One Ugly Christian
New member
One that dc quoted previously: PREDICTION 1: Beneath major mountains are large volumes of pooled saltwater.72 (Recent discoveries support this prediction, first published in 1980. Supercritical saltwater appears to be about 10 miles below the Tibetan Plateau, which is bounded on the south by the largest mountain range on earth.)73
Darn it, have to eat my words already; The article Brown refers to is http://onlinelibrary.wiley.com/doi/10.1029/1998JB900074/abstract
It says, "Our results imply that of the order of 10% volume of free aqueous fluids in the Tibetan middle crust produces the observed bright spot reflections.
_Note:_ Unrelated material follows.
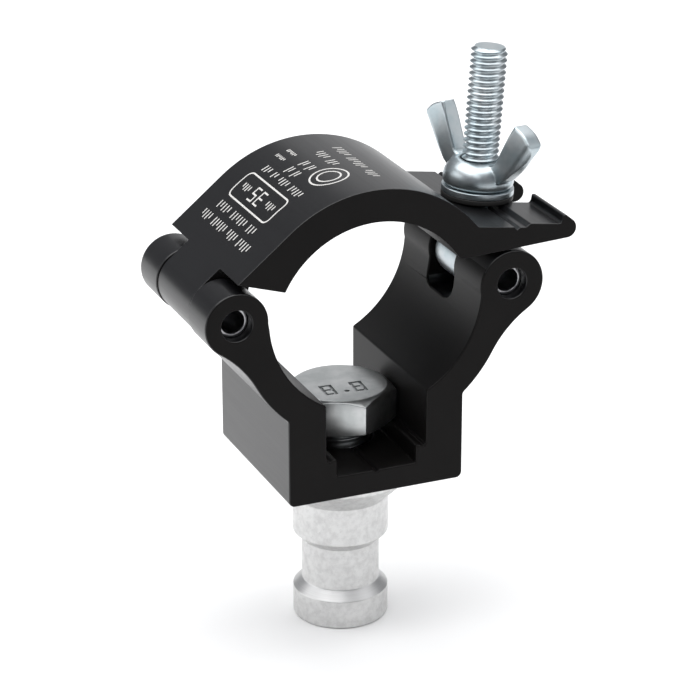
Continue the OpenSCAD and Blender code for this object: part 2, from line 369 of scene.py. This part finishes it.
def bare_aluminium():
    """Turned bare aluminium, mottled, with fine tool rings round the axis."""
    shader = Shader("bare_aluminium", Metallic=1.0, Roughness=0.45)
    mottle = shader.noise(1.1, 4, rough=0.65)
    pits = shader.noise(0.3, 3, rough=0.6)
    rings = shader.noise(0.09, 1, stretch=(80, 80, 1))
    tone = shader.blend(shader.ramp(mottle, 0.36, 0.6, 0, 1), (0.6, 0.598, 0.595), (0.68, 0.68, 0.675))
    spots = shader.ramp(pits, 0.66, 0.74, 0, 1)
    shader.link(shader.blend(spots, tone, (0.5, 0.495, 0.49)), "Base Color")
    shader.link(shader.ramp(mottle, 0.35, 0.65, 0.5, 0.36), "Roughness")
    first = shader.bump(rings, 0.25, 0.01)
    shader.link(shader.bump(pits, 0.3, 0.02, first), "Normal")
    return shader.material


def polished_aluminium():
    """The freshly turned chamfer above the spigot's foot."""
    shader = Shader("turned_aluminium", Metallic=1.0, Roughness=0.4)
    rings = shader.noise(0.12, 1, stretch=(80, 80, 1))
    shader.link(shader.blend(rings, (0.58, 0.58, 0.58), (0.68, 0.68, 0.68)), "Base Color")
    shader.link(shader.bump(rings, 0.2, 0.008), "Normal")
    return shader.material


def spring_steel():
    """Rolled spring steel, oiled and darker than the plated parts."""
    shader = Shader("spring_steel", Metallic=1.0, Roughness=0.3)
    cloud = shader.noise(1.2, 4)
    shader.link(shader.blend(cloud, (0.3, 0.3, 0.31), (0.5, 0.5, 0.51)), "Base Color")
    shader.link(shader.bump(shader.noise(0.15, 3), 0.2, 0.01), "Normal")
    return shader.material


def black_nylon():
    """Matt moulded nylon."""
    shader = Shader("black_nylon", Metallic=0.0, Roughness=0.55, IOR=1.5)
    cloud = shader.noise(1.5, 3)
    shader.link(shader.blend(cloud, (0.012, 0.012, 0.012), (0.022, 0.022, 0.021)), "Base Color")
    shader.link(shader.bump(shader.noise(0.12, 3), 0.25, 0.012), "Normal")
    return shader.material


def etched_mark():
    """Laser-etched marks: the white oxide under the black skin."""
    shader = Shader("etched_mark", Metallic=0.0, Roughness=0.7, IOR=1.45)
    speck = shader.noise(0.12, 3, rough=0.7)
    shader.link(shader.blend(shader.ramp(speck, 0.35, 0.55, 0, 1), (0.34, 0.33, 0.32), (0.72, 0.71, 0.69)),
                "Base Color")
    return shader.material


ANODISED = anodised_extrusion()
CUT = anodised_cut("black_anodised_cut", 1.2)
# A second copy of the cut look, duller than the skin: painted shade on the seat, the ears' inner sides, the
# channel and the arm's hollow side.
SEAT_SHADE = anodised_cut("black_anodised_seat_painted_shade", 1.28)
ZINC = bright_zinc("bright_zinc", (0.42, 0.49, 0.52), (0.54, 0.58, 0.6), 0.04)
HEAD_ZINC = bright_zinc("zinc_stamped_head", (0.45, 0.47, 0.47), (0.6, 0.61, 0.61), 0.14)
ALUMINIUM = bare_aluminium()
POLISHED = polished_aluminium()
SPRING = spring_steel()
NYLON_LOOK = black_nylon()
ETCH = etched_mark()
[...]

The presence of relatively large quantities of free aqueous fluids, presumably mostly saline supercritical H2O, does not preclude the presence of melt but does constrain the maximum temperature at the bright spots to the wet granite solidus (about 650°C) and thus the maximum surface heat flow to ≤110 mW m−2. The observed bright spots can alternatively be explained as a result of transient flow of aqueous fluids through a lower temperature and lower heat flow southern Tibetan crust."
So although it says there is a "relatively large [quantity] of free aqueous liquid" and 10% by volume it disagrees with links provided by dc and barbarian. And of course it also says it could be explained by transient flow. Obviously, this adds weight to Brown's claim but it is almost 35 years old research.